One of the reasons why I originally committed to low carb was because I recognised that if I didn’t, then I couldn’t truly claim to be one of those people who had “tried everything”, like so many others seemingly do. It was pretty much near the bottom of my list of non-surgical options for so long, because it’d been so unfashionable for so long, for practically my entire life to that point. Low carb was, in my mind, the last non-surgical roll of the dice.
I say “non-surgical” here because I did consider bariatric surgery as well. That would have been the very last option for me though, had low carb also failed as I’d expected it would. An earlier version of that idea is recounted in Chapter 8 of The Fat Ginger Nerd – The Dream – where I remember wishing when I was younger, that I could just go to sleep fat and then wake up looking “normal”.
And why not? The standard advice hadn’t worked, that much was already clear to me after only a few years, no matter how fashionable it was at the time. And at that point, I’d never even heard of low carb; all those years of being told not do to it were still yet to come.
From then on I decided I would place my faith in the future. Even if it was out of reach for me at that time, maybe someday later on there would be some surgical procedure that I could undergo, that would magically solve all of my problems. All I had to do was hang in there long enough to see that day become reality.
There was no guarantee that I would survive that long. In fact, I very nearly didn’t. Choosing to take up a low carb diet in 2015 didn’t just change my life; I now believe it very likely saved it.
Perhaps the most tangible effect of all of that skin left over after the fact, was having to find a place for it all when trying to tuck in a shirt. Do I lift the apron up and let the shirt overhang accordingly, or do I just stuff the whole lot of it downwards? The details of the dilemma over how to wear my clothes had changed, but the same basic question was still there. Do I wear it high, or do I wear it low?
And so that became the primary reason why I ultimately chose to go ahead with the surgery in 2018, to get that excess skin removed. The actual circumstances that finally played out were slightly different to what I had imagined when I was younger, as I had in fact lost the weight already by then, and so this was just the clean-up job at the end of the road, the finishing touch to my own weight loss story.
The idea of undergoing any procedure such as this is a very personal decision to make either way, of course. I can’t speak for anybody else’s circumstances. But I knew enough to make the call for me.
The weeks of recovery that followed were difficult at first, but became progressively easier.

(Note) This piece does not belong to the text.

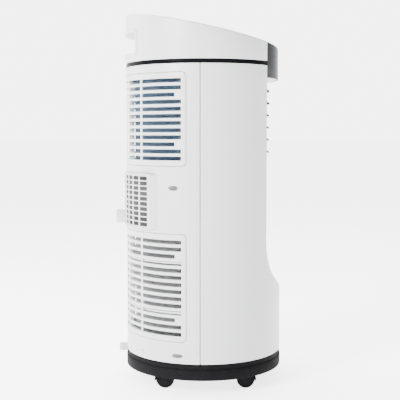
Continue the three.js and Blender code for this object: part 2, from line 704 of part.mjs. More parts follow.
// The blade's section, thickest over its pivot and thin at both edges.
function bladeSection() {
  const half = LOUVRE_THICKNESS / 2;
  const shape = new THREE.Shape();
  shape.moveTo(-LOUVRE_BACK, -half / 2);
  shape.quadraticCurveTo(0, -half, LOUVRE_FRONT / 2, -half);
  shape.quadraticCurveTo(LOUVRE_FRONT - 1, -half, LOUVRE_FRONT, 0);
  shape.quadraticCurveTo(LOUVRE_FRONT - 1, half, LOUVRE_FRONT / 2, half);
  shape.quadraticCurveTo(0, half, -LOUVRE_BACK, half / 2);
  return shape;
}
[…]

As I wrote in my personal journal in one of my first entries following the surgery itself: “If I could survive being fat for 30+ years, I can survive these few weeks/months of recovery, if it means another 30+ years of being how I want to be.”

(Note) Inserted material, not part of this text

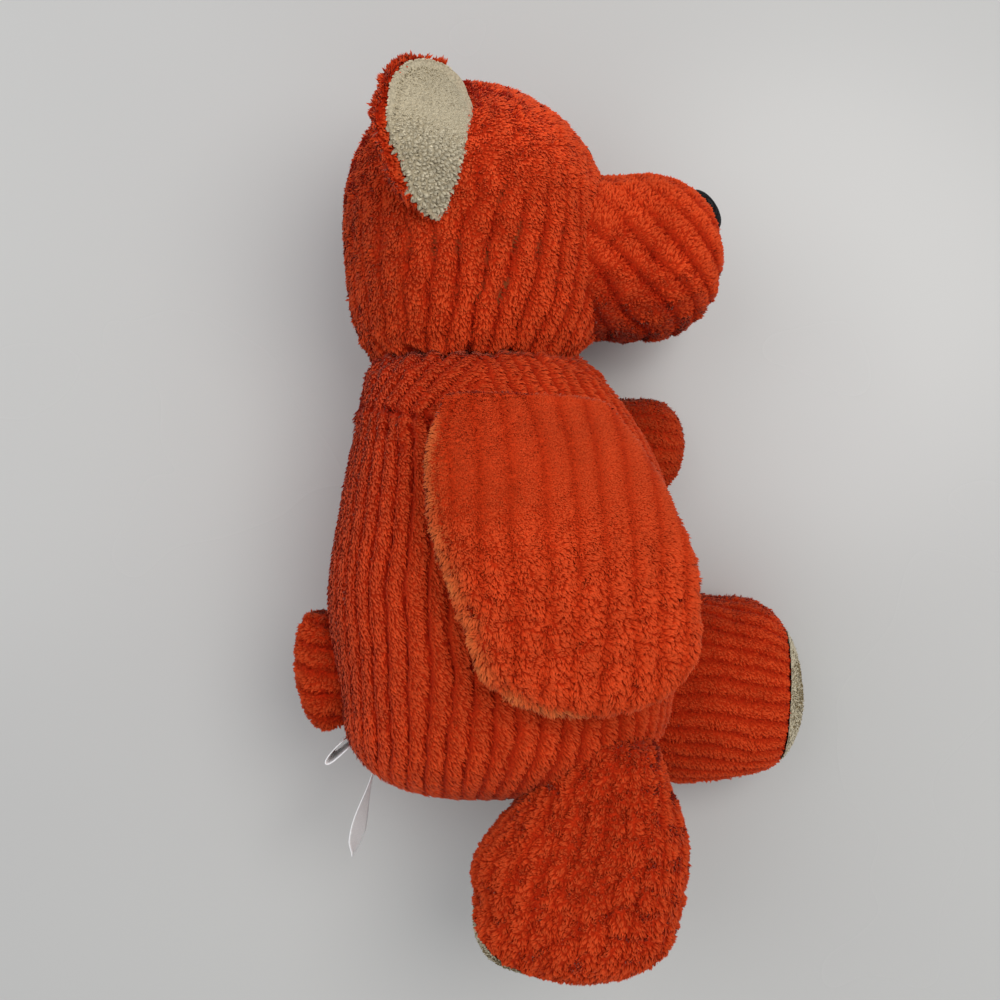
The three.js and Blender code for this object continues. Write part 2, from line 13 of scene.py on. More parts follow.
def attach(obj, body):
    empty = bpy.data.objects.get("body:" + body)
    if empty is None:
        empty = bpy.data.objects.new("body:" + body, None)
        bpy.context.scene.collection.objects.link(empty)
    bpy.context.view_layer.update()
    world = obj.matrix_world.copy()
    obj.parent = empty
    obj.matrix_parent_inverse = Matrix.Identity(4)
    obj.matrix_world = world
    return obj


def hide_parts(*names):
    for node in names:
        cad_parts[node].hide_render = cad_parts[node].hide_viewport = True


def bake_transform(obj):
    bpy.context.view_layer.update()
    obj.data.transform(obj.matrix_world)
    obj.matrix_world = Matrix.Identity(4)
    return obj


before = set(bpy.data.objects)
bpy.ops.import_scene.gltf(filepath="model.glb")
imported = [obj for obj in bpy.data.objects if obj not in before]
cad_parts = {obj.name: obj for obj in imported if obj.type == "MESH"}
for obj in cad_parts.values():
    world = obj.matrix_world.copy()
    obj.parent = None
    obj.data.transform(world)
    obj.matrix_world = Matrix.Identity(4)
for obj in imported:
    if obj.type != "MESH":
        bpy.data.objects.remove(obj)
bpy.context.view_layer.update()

MM = 0.001
MIDPLANE = 56.0
FLOOR_CUT = 0.5
NECK_AT = 86.0
NECK_TUCK = 2.5
PILE_DEPTH = 1.1
TAU = 2 * math.pi

# Camera, lamps and floor

CAMERA_AT = (0.0, 0.036, 0.500)
LENS, SENSOR_WIDTH = 44.0, 36.0
ROOM_COLOUR, ROOM_STRENGTH = (0.93, 0.96, 1.0, 1.0), 0.56


def add_object(name, data):
    made = bpy.data.objects.new(name, data)
    bpy.context.scene.collection.objects.link(made)
    return made


def add_camera():
    data = bpy.data.cameras.new("camera")
    data.lens = LENS
    data.sensor_width = SENSOR_WIDTH
    data.clip_start = 0.01
    camera = add_object("camera", data)
    camera.location = CAMERA_AT
    bpy.context.scene.camera = camera


def add_lamp(name, place, target, size, watts, colour):
    data = bpy.data.lights.new(name, "AREA")
    data.shape = "DISK"
    data.size = size
    data.energy = watts
    data.color = colour
    lamp = add_object(name, data)
    lamp.location = place
    lamp.rotation_euler = (Vector(target) - Vector(place)).to_track_quat("-Z", "Y").to_euler()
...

Within the space of two months, I was strong enough to return to work again. By then I was about to mark my 40th birthday, as good a way as any to mark a sort of closure in my mind, and to start to wonder what might lie ahead for me in my future, with the worst of my past life now fully behind me.
I’m hardly a picture of perfection, even now. I still have my dimples, my stretch marks, my wrinkles, my scars. But then, perfection was never the goal in the first place. No, the goal here was always so much simpler than that.

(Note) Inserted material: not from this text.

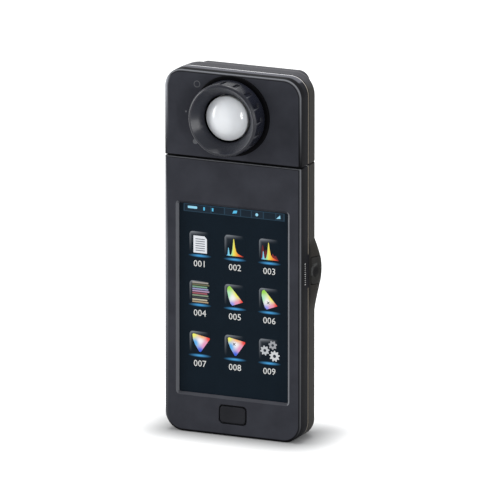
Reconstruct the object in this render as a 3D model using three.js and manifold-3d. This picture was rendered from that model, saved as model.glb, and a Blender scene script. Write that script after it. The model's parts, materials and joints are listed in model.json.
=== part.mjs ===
import * as THREE from 'three';
import { mergeVertices } from 'three/addons/utils/BufferGeometryUtils.js';
import Module from 'manifold-3d';

const wasm = await Module();
wasm.setup();

// A hand-held illuminance meter: a body with a touch screen, and a head that turns on it and holds the receptor.
// Millimetres, X to the right, Y to the back, Z up. The origin is on the base, under the axis of the swivel.
// A depth is always counted from the front face towards the back.

// Driving sizes of the case
const bodyWidth = 73;
const totalHeight = 183;
const cornerRadius = 9.5;
const frontDepth = 9.5;
const frontEdge = 0.8;
const wall = 1.9;
const frontPlate = 1.6;

// Clearances, and how far a cutting solid runs past what it cuts
const headGap = 0.5;
const partingGap = 0.3;
const partingChamfer = 0.25;
const fitGap = 0.3;
const overrun = 1;

// What lies behind the front plate, layer by layer. The depth of the case follows from it and the round cells.
const touchPanel = { overlap: 2.3, thickness: 1.2, radius: 1.5 };
const display = { side: 1.9, low: 1.75, high: 5.75, thickness: 3 };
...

Even when the moment finally came, the outwardly small act of being able to properly tuck in a shirt for the first time in my life, at the final follow-up appointment with the nurse at the surgeon’s clinic, was a surprisingly bigger deal to me than I might have expected beforehand.
“So, this is what it’s like,” I thought to myself. Not just to look normal, but to feel normal. After half a lifetime of wishing and wondering, it was all that I had ever hoped for, and it was all that I had dreamed it could ever be.
I could have hugged the nurse that day.